* _CHALLENGE_
Starting from the line that contains "THREE.BoxGeometry(LABEL_WIDTH, 0.6, LABEL_HEIGHT));", copy every line exactly until the line that contains "for body, members", which is also included.
# start of SUPPLIED INFORMATION
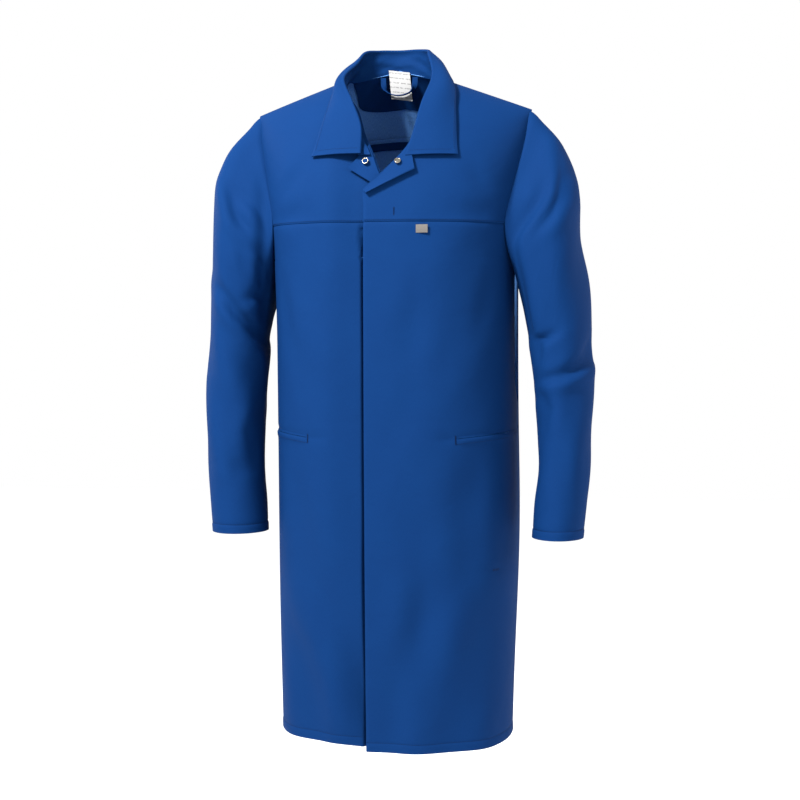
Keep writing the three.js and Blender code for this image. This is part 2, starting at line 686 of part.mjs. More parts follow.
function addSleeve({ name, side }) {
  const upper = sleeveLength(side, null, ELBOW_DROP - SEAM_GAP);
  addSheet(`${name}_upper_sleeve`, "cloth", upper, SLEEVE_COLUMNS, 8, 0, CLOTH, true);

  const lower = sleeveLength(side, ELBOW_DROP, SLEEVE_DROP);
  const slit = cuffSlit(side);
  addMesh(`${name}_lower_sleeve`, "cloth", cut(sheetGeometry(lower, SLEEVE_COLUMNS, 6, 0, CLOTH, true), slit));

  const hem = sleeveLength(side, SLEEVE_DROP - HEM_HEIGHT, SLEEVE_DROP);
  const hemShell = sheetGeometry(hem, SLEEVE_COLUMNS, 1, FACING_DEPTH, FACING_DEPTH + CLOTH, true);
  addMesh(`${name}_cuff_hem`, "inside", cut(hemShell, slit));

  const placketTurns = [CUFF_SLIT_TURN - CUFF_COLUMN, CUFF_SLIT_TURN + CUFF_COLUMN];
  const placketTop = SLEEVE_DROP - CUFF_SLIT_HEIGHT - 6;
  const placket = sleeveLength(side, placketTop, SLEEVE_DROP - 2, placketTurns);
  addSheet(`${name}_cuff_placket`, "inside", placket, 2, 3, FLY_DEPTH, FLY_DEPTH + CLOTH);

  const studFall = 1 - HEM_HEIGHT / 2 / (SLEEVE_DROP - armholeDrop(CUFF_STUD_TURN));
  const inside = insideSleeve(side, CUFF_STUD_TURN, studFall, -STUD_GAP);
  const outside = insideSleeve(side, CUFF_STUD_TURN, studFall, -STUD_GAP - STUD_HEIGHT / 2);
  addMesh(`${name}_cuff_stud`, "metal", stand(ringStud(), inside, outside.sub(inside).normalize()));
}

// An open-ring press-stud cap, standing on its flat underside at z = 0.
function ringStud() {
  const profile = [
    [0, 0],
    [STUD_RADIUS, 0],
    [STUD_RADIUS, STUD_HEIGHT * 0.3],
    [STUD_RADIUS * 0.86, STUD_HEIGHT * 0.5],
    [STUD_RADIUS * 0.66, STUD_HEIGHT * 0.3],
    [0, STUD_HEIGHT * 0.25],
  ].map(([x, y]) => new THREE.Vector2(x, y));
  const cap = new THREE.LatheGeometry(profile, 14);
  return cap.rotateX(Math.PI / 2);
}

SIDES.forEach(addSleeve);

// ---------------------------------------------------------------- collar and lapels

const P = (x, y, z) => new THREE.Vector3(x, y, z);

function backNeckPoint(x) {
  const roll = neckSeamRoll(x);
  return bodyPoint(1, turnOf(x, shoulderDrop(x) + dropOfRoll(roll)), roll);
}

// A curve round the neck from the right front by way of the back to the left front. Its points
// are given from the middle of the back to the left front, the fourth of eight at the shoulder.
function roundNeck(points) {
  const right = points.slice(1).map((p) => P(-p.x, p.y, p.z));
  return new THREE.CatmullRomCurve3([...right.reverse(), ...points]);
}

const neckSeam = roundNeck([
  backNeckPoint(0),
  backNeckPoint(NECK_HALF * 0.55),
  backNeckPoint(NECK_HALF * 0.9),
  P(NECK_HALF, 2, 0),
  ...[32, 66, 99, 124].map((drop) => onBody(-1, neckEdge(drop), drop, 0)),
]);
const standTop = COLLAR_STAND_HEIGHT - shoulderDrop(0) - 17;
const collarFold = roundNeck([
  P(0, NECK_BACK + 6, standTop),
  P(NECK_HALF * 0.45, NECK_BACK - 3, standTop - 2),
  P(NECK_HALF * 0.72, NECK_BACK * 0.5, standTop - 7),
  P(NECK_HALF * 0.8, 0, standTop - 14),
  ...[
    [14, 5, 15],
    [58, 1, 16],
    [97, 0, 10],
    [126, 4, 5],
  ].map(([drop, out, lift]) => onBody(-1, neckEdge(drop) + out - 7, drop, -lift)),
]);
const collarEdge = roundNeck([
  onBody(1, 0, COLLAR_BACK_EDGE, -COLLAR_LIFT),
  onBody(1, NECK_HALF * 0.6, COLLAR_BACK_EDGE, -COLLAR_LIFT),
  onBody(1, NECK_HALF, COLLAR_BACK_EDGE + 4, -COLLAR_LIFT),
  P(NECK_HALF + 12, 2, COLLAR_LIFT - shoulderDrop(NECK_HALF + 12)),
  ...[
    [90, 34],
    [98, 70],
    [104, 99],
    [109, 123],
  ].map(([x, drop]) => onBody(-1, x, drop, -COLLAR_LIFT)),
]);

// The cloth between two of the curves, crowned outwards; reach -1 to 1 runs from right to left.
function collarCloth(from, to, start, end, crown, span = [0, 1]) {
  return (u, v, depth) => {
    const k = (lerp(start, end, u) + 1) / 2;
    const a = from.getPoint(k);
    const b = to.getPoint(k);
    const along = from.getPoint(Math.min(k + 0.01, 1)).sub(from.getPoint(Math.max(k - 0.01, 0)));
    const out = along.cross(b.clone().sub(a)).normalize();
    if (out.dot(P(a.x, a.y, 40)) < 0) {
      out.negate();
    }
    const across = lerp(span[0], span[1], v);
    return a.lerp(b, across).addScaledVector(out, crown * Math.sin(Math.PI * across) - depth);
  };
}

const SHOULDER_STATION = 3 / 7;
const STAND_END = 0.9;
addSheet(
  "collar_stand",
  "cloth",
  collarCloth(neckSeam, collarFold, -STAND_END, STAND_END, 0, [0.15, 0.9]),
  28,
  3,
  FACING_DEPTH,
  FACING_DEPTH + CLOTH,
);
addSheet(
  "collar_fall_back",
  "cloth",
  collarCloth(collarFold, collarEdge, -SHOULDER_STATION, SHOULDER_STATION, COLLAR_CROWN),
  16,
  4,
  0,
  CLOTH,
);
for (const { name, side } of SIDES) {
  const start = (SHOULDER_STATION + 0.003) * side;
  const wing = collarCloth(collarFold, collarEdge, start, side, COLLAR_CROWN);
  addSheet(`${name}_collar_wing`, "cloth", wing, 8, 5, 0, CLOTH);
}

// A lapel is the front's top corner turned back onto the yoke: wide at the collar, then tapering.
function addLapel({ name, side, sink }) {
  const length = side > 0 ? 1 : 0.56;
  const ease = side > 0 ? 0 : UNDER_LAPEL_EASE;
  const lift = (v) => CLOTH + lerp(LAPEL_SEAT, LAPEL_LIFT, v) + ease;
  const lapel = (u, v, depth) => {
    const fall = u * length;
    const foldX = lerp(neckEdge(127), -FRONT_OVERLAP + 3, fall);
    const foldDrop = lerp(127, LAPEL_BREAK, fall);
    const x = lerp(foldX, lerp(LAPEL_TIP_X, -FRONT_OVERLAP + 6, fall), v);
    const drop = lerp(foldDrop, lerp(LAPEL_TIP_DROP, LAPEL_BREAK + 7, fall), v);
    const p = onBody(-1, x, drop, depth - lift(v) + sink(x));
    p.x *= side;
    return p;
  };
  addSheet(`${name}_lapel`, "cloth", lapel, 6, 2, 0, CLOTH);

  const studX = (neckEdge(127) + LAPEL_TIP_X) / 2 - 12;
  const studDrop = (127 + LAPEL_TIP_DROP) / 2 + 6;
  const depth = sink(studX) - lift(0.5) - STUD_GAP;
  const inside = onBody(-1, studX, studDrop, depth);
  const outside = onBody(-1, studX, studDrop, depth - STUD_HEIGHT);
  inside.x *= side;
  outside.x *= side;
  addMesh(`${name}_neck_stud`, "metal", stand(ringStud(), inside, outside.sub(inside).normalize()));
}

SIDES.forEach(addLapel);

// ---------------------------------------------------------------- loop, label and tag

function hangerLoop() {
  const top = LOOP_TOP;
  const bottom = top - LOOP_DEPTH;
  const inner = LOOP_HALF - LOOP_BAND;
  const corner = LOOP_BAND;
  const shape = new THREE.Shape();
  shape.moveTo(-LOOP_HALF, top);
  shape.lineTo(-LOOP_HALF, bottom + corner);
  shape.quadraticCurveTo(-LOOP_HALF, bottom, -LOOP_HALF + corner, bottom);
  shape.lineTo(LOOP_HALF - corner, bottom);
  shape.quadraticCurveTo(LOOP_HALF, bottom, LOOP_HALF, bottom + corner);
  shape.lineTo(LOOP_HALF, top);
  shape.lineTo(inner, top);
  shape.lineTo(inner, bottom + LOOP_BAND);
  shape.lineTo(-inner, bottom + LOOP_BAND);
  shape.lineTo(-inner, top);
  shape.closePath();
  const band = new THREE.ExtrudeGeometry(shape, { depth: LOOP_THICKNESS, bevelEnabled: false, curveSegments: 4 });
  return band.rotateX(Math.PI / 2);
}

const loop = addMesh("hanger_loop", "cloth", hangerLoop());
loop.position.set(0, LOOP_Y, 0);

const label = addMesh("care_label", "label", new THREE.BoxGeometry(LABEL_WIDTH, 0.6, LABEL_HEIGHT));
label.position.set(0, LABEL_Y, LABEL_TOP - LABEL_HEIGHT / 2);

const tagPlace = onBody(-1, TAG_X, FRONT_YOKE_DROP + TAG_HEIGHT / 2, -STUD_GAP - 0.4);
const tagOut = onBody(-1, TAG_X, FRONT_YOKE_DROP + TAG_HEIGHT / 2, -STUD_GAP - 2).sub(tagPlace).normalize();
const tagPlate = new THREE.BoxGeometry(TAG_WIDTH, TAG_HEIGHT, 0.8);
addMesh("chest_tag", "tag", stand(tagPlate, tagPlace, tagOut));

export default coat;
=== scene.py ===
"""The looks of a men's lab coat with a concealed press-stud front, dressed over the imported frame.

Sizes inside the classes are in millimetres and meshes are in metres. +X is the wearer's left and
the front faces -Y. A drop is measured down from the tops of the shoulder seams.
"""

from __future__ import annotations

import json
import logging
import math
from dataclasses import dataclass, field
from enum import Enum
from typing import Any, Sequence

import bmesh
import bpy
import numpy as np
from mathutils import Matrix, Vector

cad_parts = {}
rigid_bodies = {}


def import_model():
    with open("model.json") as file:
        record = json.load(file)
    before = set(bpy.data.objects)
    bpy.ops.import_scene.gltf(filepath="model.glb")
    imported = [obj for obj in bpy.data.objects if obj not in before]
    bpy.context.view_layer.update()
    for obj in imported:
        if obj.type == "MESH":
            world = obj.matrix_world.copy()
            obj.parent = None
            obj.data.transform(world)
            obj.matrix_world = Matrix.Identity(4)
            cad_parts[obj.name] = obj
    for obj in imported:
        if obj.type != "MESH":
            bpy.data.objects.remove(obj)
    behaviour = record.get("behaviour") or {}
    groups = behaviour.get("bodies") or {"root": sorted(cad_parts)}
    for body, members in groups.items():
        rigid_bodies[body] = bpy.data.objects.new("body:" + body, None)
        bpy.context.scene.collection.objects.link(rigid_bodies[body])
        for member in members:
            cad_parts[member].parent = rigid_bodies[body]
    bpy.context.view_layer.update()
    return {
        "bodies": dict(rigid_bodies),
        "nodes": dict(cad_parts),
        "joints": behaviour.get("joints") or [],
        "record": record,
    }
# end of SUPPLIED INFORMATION
* _TASK RESPONSE_
const label = addMesh("care_label", "label", new THREE.BoxGeometry(LABEL_WIDTH, 0.6, LABEL_HEIGHT));
label.position.set(0, LABEL_Y, LABEL_TOP - LABEL_HEIGHT / 2);

const tagPlace = onBody(-1, TAG_X, FRONT_YOKE_DROP + TAG_HEIGHT / 2, -STUD_GAP - 0.4);
const tagOut = onBody(-1, TAG_X, FRONT_YOKE_DROP + TAG_HEIGHT / 2, -STUD_GAP - 2).sub(tagPlace).normalize();
const tagPlate = new THREE.BoxGeometry(TAG_WIDTH, TAG_HEIGHT, 0.8);
addMesh("chest_tag", "tag", stand(tagPlate, tagPlace, tagOut));

export default coat;
=== scene.py ===
"""The looks of a men's lab coat with a concealed press-stud front, dressed over the imported frame.

Sizes inside the classes are in millimetres and meshes are in metres. +X is the wearer's left and
the front faces -Y. A drop is measured down from the tops of the shoulder seams.
"""

from __future__ import annotations

import json
import logging
import math
from dataclasses import dataclass, field
from enum import Enum
from typing import Any, Sequence

import bmesh
import bpy
import numpy as np
from mathutils import Matrix, Vector

cad_parts = {}
rigid_bodies = {}


def import_model():
    with open("model.json") as file:
        record = json.load(file)
    before = set(bpy.data.objects)
    bpy.ops.import_scene.gltf(filepath="model.glb")
    imported = [obj for obj in bpy.data.objects if obj not in before]
    bpy.context.view_layer.update()
    for obj in imported:
        if obj.type == "MESH":
            world = obj.matrix_world.copy()
            obj.parent = None
            obj.data.transform(world)
            obj.matrix_world = Matrix.Identity(4)
            cad_parts[obj.name] = obj
    for obj in imported:
        if obj.type != "MESH":
            bpy.data.objects.remove(obj)
    behaviour = record.get("behaviour") or {}
    groups = behaviour.get("bodies") or {"root": sorted(cad_parts)}
    for body, members in groups.items():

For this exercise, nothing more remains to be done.